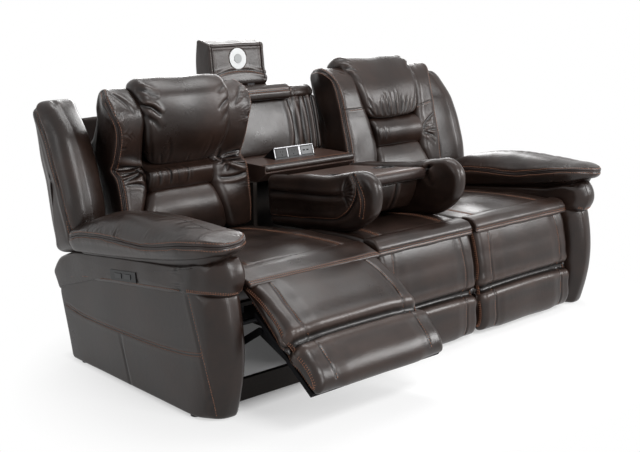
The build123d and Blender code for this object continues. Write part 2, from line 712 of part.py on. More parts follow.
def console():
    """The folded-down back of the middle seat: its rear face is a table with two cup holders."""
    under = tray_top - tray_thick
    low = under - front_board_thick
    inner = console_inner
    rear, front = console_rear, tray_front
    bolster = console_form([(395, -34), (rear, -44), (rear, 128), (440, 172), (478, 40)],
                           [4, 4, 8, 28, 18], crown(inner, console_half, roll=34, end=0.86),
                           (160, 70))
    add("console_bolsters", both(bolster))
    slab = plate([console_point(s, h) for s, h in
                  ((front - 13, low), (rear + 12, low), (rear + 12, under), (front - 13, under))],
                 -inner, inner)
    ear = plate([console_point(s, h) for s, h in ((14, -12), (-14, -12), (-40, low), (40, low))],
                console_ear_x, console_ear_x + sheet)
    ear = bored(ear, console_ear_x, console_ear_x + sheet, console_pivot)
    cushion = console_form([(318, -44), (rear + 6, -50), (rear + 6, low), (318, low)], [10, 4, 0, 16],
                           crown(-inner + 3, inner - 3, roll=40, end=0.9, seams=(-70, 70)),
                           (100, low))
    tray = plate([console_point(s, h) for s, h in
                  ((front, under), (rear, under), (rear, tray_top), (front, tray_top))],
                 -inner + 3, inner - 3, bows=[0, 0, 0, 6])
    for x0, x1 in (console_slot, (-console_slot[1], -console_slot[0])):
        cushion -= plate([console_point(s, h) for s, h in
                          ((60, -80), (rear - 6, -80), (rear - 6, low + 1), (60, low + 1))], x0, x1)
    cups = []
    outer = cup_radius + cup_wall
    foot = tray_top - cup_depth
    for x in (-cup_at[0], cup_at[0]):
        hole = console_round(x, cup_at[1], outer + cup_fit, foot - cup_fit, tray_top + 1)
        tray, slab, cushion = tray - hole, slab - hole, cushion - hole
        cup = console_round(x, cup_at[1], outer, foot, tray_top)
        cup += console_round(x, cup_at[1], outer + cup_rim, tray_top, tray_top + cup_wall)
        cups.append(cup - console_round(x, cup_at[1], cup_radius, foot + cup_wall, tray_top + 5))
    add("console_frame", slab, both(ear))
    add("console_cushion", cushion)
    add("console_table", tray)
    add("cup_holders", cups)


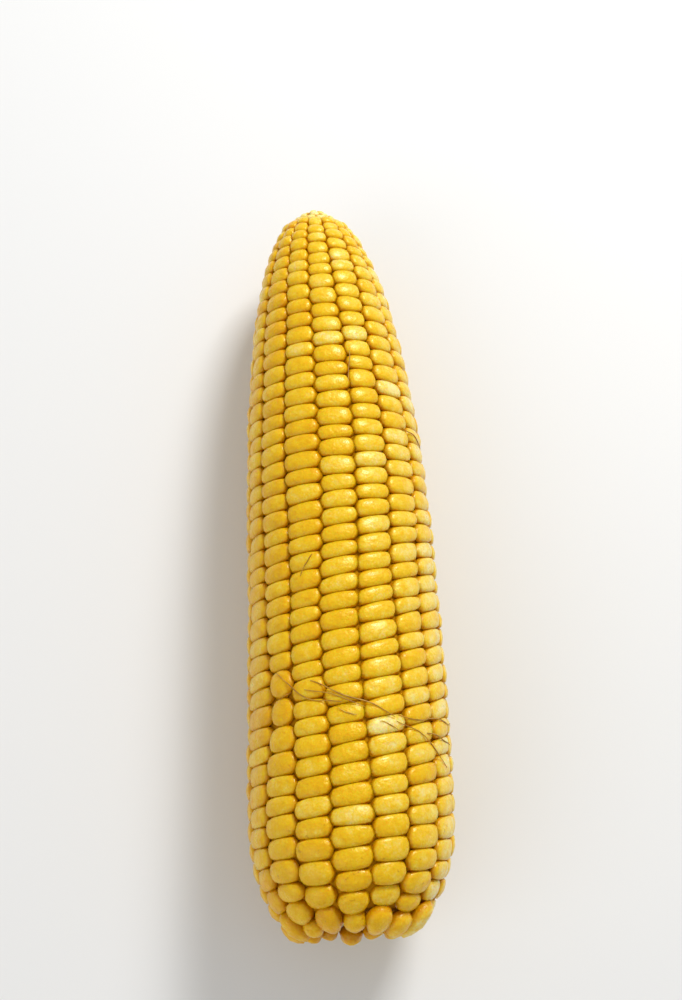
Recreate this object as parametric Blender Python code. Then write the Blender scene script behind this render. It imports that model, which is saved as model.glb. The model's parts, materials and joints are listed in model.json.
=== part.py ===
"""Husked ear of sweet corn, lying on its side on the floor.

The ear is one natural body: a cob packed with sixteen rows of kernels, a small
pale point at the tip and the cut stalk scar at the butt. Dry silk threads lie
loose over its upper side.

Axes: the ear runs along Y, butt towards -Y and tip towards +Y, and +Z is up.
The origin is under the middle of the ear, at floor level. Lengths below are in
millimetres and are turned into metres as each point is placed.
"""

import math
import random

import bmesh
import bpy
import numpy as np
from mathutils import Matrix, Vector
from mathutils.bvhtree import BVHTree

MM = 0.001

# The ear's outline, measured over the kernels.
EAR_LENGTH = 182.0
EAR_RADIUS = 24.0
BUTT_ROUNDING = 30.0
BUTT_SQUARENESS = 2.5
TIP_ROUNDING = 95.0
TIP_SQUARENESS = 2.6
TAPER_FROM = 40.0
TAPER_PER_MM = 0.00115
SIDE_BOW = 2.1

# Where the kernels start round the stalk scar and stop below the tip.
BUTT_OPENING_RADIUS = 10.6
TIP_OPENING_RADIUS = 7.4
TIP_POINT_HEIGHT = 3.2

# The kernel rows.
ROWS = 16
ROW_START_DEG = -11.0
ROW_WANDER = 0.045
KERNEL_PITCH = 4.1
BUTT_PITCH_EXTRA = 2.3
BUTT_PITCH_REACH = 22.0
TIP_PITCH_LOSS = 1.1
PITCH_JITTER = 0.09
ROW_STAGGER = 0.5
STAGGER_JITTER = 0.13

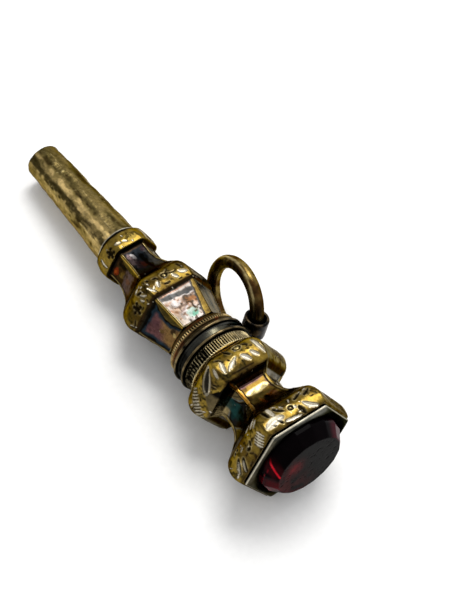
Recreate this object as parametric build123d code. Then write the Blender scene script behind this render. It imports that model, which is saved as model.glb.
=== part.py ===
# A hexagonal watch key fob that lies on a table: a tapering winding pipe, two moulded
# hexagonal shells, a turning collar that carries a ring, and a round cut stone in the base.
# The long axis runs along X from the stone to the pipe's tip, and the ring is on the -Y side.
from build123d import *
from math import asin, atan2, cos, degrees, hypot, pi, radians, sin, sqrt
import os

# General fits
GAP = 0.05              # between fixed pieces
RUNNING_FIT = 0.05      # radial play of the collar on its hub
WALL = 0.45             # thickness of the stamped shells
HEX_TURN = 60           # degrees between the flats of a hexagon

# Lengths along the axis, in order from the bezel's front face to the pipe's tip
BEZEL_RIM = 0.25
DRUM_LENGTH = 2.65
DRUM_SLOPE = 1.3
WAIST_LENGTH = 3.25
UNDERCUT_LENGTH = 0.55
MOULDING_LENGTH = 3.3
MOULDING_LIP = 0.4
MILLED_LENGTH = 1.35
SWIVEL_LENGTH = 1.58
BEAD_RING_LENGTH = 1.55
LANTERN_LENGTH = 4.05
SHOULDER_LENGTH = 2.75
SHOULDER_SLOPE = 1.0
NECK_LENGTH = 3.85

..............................

Copy out the material word for word and line for line.

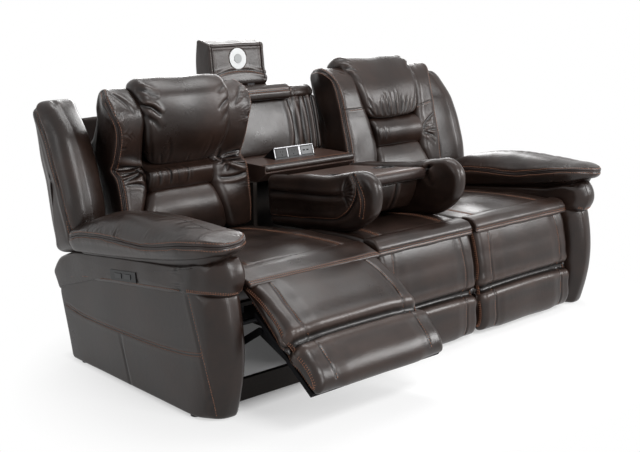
The build123d and Blender code for this object continues. Write part 2, from line 712 of part.py on. More parts follow.
def console():
    """The folded-down back of the middle seat: its rear face is a table with two cup holders."""
    under = tray_top - tray_thick
    low = under - front_board_thick
    inner = console_inner
    rear, front = console_rear, tray_front
    bolster = console_form([(395, -34), (rear, -44), (rear, 128), (440, 172), (478, 40)],
                           [4, 4, 8, 28, 18], crown(inner, console_half, roll=34, end=0.86),
                           (160, 70))
    add("console_bolsters", both(bolster))
    slab = plate([console_point(s, h) for s, h in
                  ((front - 13, low), (rear + 12, low), (rear + 12, under), (front - 13, under))],
                 -inner, inner)
    ear = plate([console_point(s, h) for s, h in ((14, -12), (-14, -12), (-40, low), (40, low))],
                console_ear_x, console_ear_x + sheet)
    ear = bored(ear, console_ear_x, console_ear_x + sheet, console_pivot)
    cushion = console_form([(318, -44), (rear + 6, -50), (rear + 6, low), (318, low)], [10, 4, 0, 16],
                           crown(-inner + 3, inner - 3, roll=40, end=0.9, seams=(-70, 70)),
                           (100, low))
    tray = plate([console_point(s, h) for s, h in
                  ((front, under), (rear, under), (rear, tray_top), (front, tray_top))],
                 -inner + 3, inner - 3, bows=[0, 0, 0, 6])
    for x0, x1 in (console_slot, (-console_slot[1], -console_slot[0])):
        cushion -= plate([console_point(s, h) for s, h in
                          ((60, -80), (rear - 6, -80), (rear - 6, low + 1), (60, low + 1))], x0, x1)
    cups = []
    outer = cup_radius + cup_wall
    foot = tray_top - cup_depth
    for x in (-cup_at[0], cup_at[0]):
        hole = console_round(x, cup_at[1], outer + cup_fit, foot - cup_fit, tray_top + 1)
        tray, slab, cushion = tray - hole, slab - hole, cushion - hole
        cup = console_round(x, cup_at[1], outer, foot, tray_top)
        cup += console_round(x, cup_at[1], outer + cup_rim, tray_top, tray_top + cup_wall)
        cups.append(cup - console_round(x, cup_at[1], cup_radius, foot + cup_wall, tray_top + 5))
    add("console_frame", slab, both(ear))
    add("console_cushion", cushion)
    add("console_table", tray)
    add("cup_holders", cups)


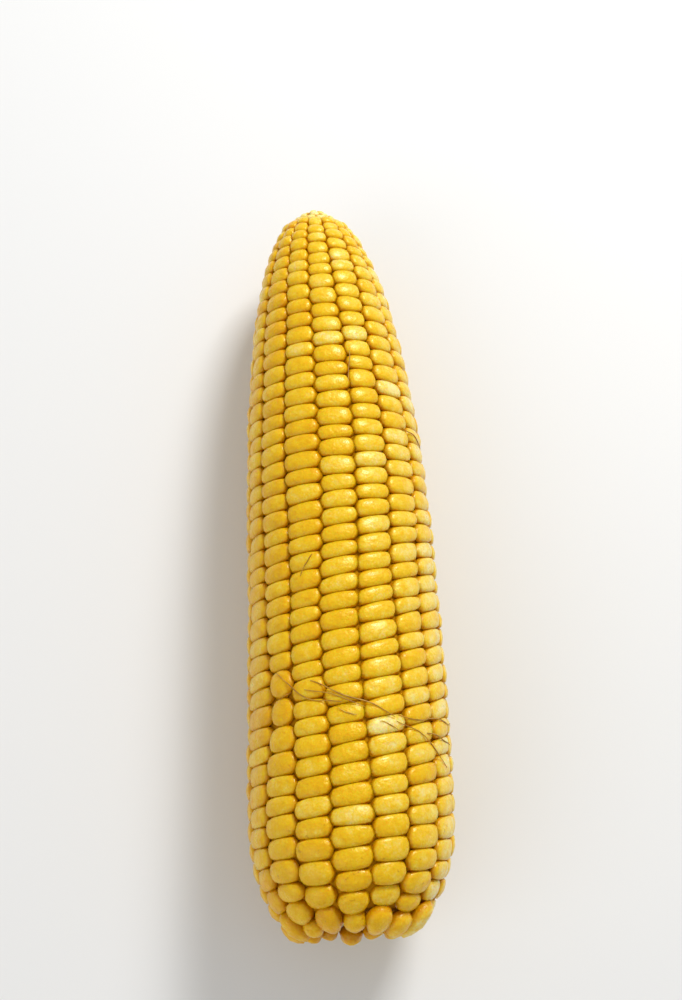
Recreate this object as parametric Blender Python code. Then write the Blender scene script behind this render. It imports that model, which is saved as model.glb. The model's parts, materials and joints are listed in model.json.
=== part.py ===
"""Husked ear of sweet corn, lying on its side on the floor.

The ear is one natural body: a cob packed with sixteen rows of kernels, a small
pale point at the tip and the cut stalk scar at the butt. Dry silk threads lie
loose over its upper side.

Axes: the ear runs along Y, butt towards -Y and tip towards +Y, and +Z is up.
The origin is under the middle of the ear, at floor level. Lengths below are in
millimetres and are turned into metres as each point is placed.
"""

import math
import random

import bmesh
import bpy
import numpy as np
from mathutils import Matrix, Vector
from mathutils.bvhtree import BVHTree

MM = 0.001

# The ear's outline, measured over the kernels.
EAR_LENGTH = 182.0
EAR_RADIUS = 24.0
BUTT_ROUNDING = 30.0
BUTT_SQUARENESS = 2.5
TIP_ROUNDING = 95.0
TIP_SQUARENESS = 2.6
TAPER_FROM = 40.0
TAPER_PER_MM = 0.00115
SIDE_BOW = 2.1

# Where the kernels start round the stalk scar and stop below the tip.
BUTT_OPENING_RADIUS = 10.6
TIP_OPENING_RADIUS = 7.4
TIP_POINT_HEIGHT = 3.2

# The kernel rows.
ROWS = 16
ROW_START_DEG = -11.0
ROW_WANDER = 0.045
KERNEL_PITCH = 4.1
BUTT_PITCH_EXTRA = 2.3
BUTT_PITCH_REACH = 22.0
TIP_PITCH_LOSS = 1.1
PITCH_JITTER = 0.09
ROW_STAGGER = 0.5
STAGGER_JITTER = 0.13

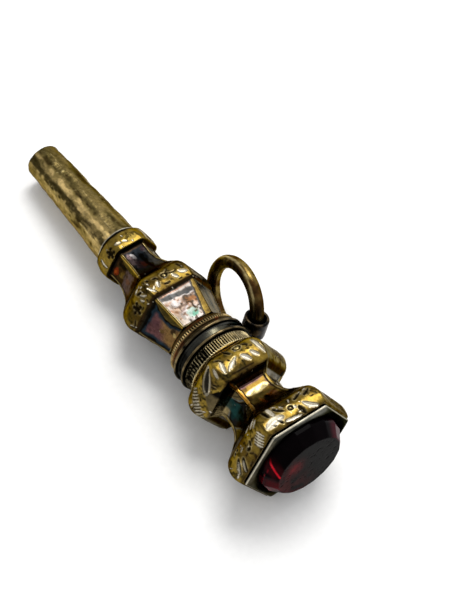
Recreate this object as parametric build123d code. Then write the Blender scene script behind this render. It imports that model, which is saved as model.glb.
=== part.py ===
# A hexagonal watch key fob that lies on a table: a tapering winding pipe, two moulded
# hexagonal shells, a turning collar that carries a ring, and a round cut stone in the base.
# The long axis runs along X from the stone to the pipe's tip, and the ring is on the -Y side.
from build123d import *
from math import asin, atan2, cos, degrees, hypot, pi, radians, sin, sqrt
import os

# General fits
GAP = 0.05              # between fixed pieces
RUNNING_FIT = 0.05      # radial play of the collar on its hub
WALL = 0.45             # thickness of the stamped shells
HEX_TURN = 60           # degrees between the flats of a hexagon

# Lengths along the axis, in order from the bezel's front face to the pipe's tip
BEZEL_RIM = 0.25
DRUM_LENGTH = 2.65
DRUM_SLOPE = 1.3
WAIST_LENGTH = 3.25
UNDERCUT_LENGTH = 0.55
MOULDING_LENGTH = 3.3
MOULDING_LIP = 0.4
MILLED_LENGTH = 1.35
SWIVEL_LENGTH = 1.58
BEAD_RING_LENGTH = 1.55
LANTERN_LENGTH = 4.05
SHOULDER_LENGTH = 2.75
SHOULDER_SLOPE = 1.0
NECK_LENGTH = 3.85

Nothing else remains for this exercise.